Low oil prices over the past 18 months have hammered government revenues in Saudi Arabia, forcing leadership to dip into currency reserves and run a budget deficit this year and trimming once-heady economic growth to an estimated 2.4 percent this year. Cheap oil is due to a global glut of the stuff, caused in no small part by Saudi Arabia’s unwillingness to curtail oil production. But the oil-price plunge is forcing King Salman to accelerate the opening of the Saudi economy in a bid to diversify beyond pumping and exporting oil.

Last summer, the Saudi stock exchange opened to foreign investors for the first time. Last fall, Saudi officials broached opening the retail sector to full foreign participation. To increase efficiency and productivity, the government is winding down juicy subsidies for fuels, like gasoline, that many citizens see as a birthright but that cost national coffers billions of dollars a year. At the end of 2015, the Saudi Finance Ministry said it was preparing measures to diversify the economy and in particular to bolster the private sector. Consultants, led by the McKinsey Global Institute, have drafted blueprints for a Saudi economic renaissance that would help the kingdom reduce its reliance on oil and double its GDP.

“The idea of an Aramco listing didn’t come out of left field,” said James B. Smith, former U.S. ambassador to Saudi Arabia from 2009 to 2013. The Saudi leadership, he said, has sought since the Arab Spring to jump-start economic development by strengthening the private sector.

“King Salman spent the last years of [former King] Abdullah’s reign looking at how to transform the economy,” Smith said. That push has only gained pace under the new leadership. While Saudi Arabia has enjoyed 15 years of growth and rising incomes since the beginning of the century on the back of high oil prices, oil income won’t suffice to maintain rising living standards for a growing population in years to come, especially with oil prices in the doldrums.

“They’re aware they have to develop the private sector, because that’s where job creation is,” Smith said.

Unemployment among citizens in Saudi Arabia is about 12 percent, and a youth boom means millions of new jobs will be needed to keep that from growing. The country also needs to revitalize the private sector beyond the big construction firms that dominate it today and are dependent on oil-fueled government revenues.

It’s still unclear just what bits of Aramco might be offered for sale to investors. Aramco said in its statement that it is studying a public listing of some of Aramco’s shares “and/or” a listing of so-called downstream assets, which include oil refineries and petrochemical plants. Media reports suggested that the Saudis are indeed inclined to sell off a portion of those refining and chemical units, as the kingdom has done before with other companies.

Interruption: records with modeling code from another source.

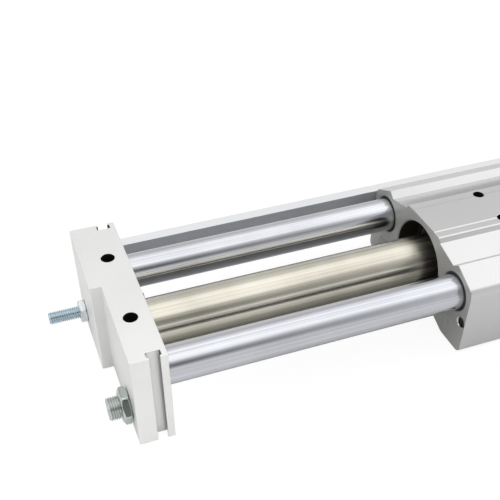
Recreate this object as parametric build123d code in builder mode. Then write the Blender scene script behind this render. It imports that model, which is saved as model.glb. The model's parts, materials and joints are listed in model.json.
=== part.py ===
from build123d import *
import math
import os

# Magnetically coupled rodless pneumatic cylinder with two guide rods.
# X runs along the tubes, Y across, Z up. The origin lies on the underside of the
# end plates, at mid length and mid width.

# Stroke and lengths along X
stroke = 250.0
carriage_length = 110.0
bolt_reach = 7.5          # adjusting bolt's tip, proud of the plate's inner face

# Heights above the underside and places across
rod_height = 27.4
tube_drop = 5.0           # tube axis below the rod axes
stop_drop = 16.8          # absorber and adjusting bolt axes below the rod axes
rail_gap = 1.3            # between the carriage's side and the sensor rail
rod_to_side = 12.2        # each rod's axis from the carriage's side

# End plates: thin on the absorber's half, thick on the adjusting bolt's half
plate_width = 90.0
plate_height = 46.4
thin_plate = 15.0
thick_plate = 20.0
step_offset = 2.2         # where the thickness changes, from the centre line
plate_edge_round = 0.5
slot_centre = 5.2         # T-slot's middle, from the plate's inner face
slot_opening = 4.2
slot_cavity = 5.8
slot_lip = 1.2
slot_depth = 3.9
tapped_hole_inset = 8.2   # top holes, from the plate's inner face
base_hole_inset = 6.0     # holes underneath, nearer the plate's inner face
tapped_hole_radius = 3.0
tapped_hole_wall = 0.5    # between a tapped hole and the rod's seat, seen from above
tapped_hole_depth = 12.0

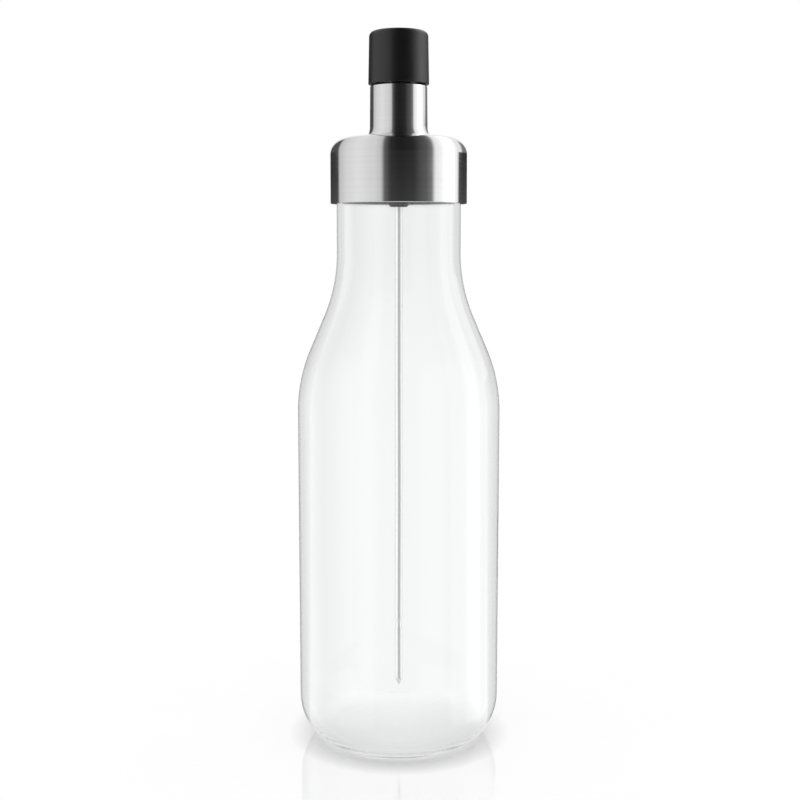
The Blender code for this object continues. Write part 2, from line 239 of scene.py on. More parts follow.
# %% Add nodes
def add(tree, kind, links=(), **values):
    """Adds a node of a kind. Names in values are settings of the node or, failing that, sockets.
    links are (socket, output) pairs that lead into it."""
    made = tree.nodes.new("ShaderNode" + kind)
    for name, value in values.items():
        if hasattr(made, name):
            setattr(made, name, value)
        else:
            made.inputs[name.replace("_", " ")].default_value = value
    for socket, output in links:
        tree.links.new(output, made.inputs[socket])
    return made


def fed(tree, made, terms):
    """Fills a node's first sockets. A term is another node's output or a number, which a colour
    socket takes as a grey. Hands back the node's first output."""
    for socket, term in zip(made.inputs, terms):
        if isinstance(term, bpy.types.NodeSocket):
            tree.links.new(term, socket)
        elif socket.type == "RGBA":
            socket.default_value = (term, term, term, 1)
        else:
            socket.default_value = term
    return made.outputs[0]


def worked(tree, operation, *terms, **settings):
    """One step of arithmetic on outputs and numbers, with the Math node's own name for it."""
    return fed(tree, add(tree, "Math", operation=operation, **settings), terms)


def ranged(tree, source, low, high, to=(0.0, 1.0), smooth=False):
    """A number carried from the range low to high into the range to, straight or in a soft S."""
    made = add(tree, "MapRange", interpolation_type="SMOOTHSTEP" if smooth else "LINEAR")
    return fed(tree, made, (source, low, high, *to))


def mixed(tree, share, first, second, blend="MIX"):
    """Two colours mixed by a share. A number stands for a grey."""
    return fed(tree, add(tree, "MixRGB", blend_type=blend), (share, first, second))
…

Sabic, a state-owned petrochemical company, was partially privatized in 1984. It’s now the world’s third-largest diversified chemical company. Another petrochemical project, Petro Rabigh, is a joint venture between Aramco and Sumitomo Chemical that was listed on the stock market in 2008. McKinsey, like The Graduate‘s Mr. McGuire, is bullish on the future of plastics and other petrochemical products as a way to turn raw crude-oil wealth into economic growth and employment in Saudi Arabia.

Still, Aramco officials, aware of how keenly the world would like to get its hands on even a fraction of the 260 billion barrels of oil it controls, have hinted that the company’s iconic production business could be part of the public listing. Aramco Chairman Khalid al-Falih told the Wall Street Journal that the listing “will include upstream” assets such as oil exploration and production, the heart of Aramco’s business.

It won’t be an easy listing, in any event. The sheer size of any Aramco spinoff could dwarf other listings on the small Saudi stock exchange; the total value of shares traded there is about $400 billion, just a fraction of the size of world-class bourses like London (north of $6 trillion) or New York (almost $20 trillion).

But seeking to list Aramco or its affiliates on a foreign stock exchange could also require Saudi Arabia to disclose to potential investors a lot more information — including closely held information about the true size and state of Aramco’s oil reserves — than it has ever wanted to make public.